Is MAGA changing its tune on solar energy? Since the start of the year, a dizzying array of social media posts and news reports have pointed to the possibility, even as the administration continues to double down on its anti-wind policies and rhetoric. Why solar? And why now—especially given that President Trump continues to fulminate against its renewable energy cousin, wind power?

Let’s recap, because sorting through this is not easy.

On January 24, Trump shared a video on Truth Social that seemed to endorse rooftop solar for households as a way to free up energy for the industrial parts of the grid and help the United States compete with China. Four days later, The Daily Caller published an op-ed from Newt Gingrich declaring that “American energy must not pick winners and losers,” that the energy market could use “more of everything,” and that “solar and wind power are popular, with 80 percent and 74 percent respectively backing local construction.”

On February 4, Axios reported that a new poll from a Trump-aligned polling firm, commissioned by First Solar, found that a majority of Trump voters support solar. Katie Miller, Stephen Miller’s wife and former press secretary to Mike Pence, promptly retweeted it on X, saying, “Solar energy is the energy of the future.… We must rapidly expand solar to compete with China.” A little over a week later, Miller posted a chart on X, noting, “Solar is now the dominant source of new U.S. power capacity and is on track to surpass coal in total installed capacity before the end of 2026.”
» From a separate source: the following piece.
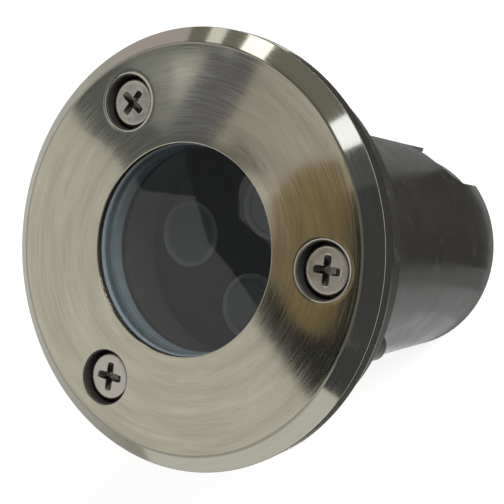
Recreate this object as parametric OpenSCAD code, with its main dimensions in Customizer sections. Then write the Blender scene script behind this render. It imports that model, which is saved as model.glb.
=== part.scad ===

A week after that, on February 19, Semafor reported a poll from Kellyanne Conway’s firm showing that Trump voters support solar. And the following week, Politico’s Greenwire reported “three agency career officials” confirming that the Interior Department was now “reviewing at least 20 commercial-scale projects that have languished in the permitting pipeline since President Donald Trump took office in January 2025.” Specifically: solar projects. Greenwire noted that this coincides with “the artificial intelligence boom—and the electricity demands helping hike consumer power bills,” and that “some congressional Republicans” have objected to Trump’s complete rejection of renewables.

The next day, February 27, Politico finally shed some light on what might be driving this: The outlet obtained access to a “confidential memo” from early February from renewable energy group the American Clean Power Association, outlining a new strategy to “engage Conway and conservative influencers like Miller” on behalf of solar energy. “As part of the campaign, ACP is working with a series of conservative influencers to secure opinion media placements authored by conservative columnists, former Republican lawmakers, and other credible Republican voices in conservative outlets,” the memo stated. Politico also noted that Conway’s poll had been commissioned by American Energy First, an advocacy group founded by ACP. (Not mentioned in the Politico piece, but notable: AEF first created accounts on X, Instagram, and Truth Social in January. This campaign has ramped up very quickly.)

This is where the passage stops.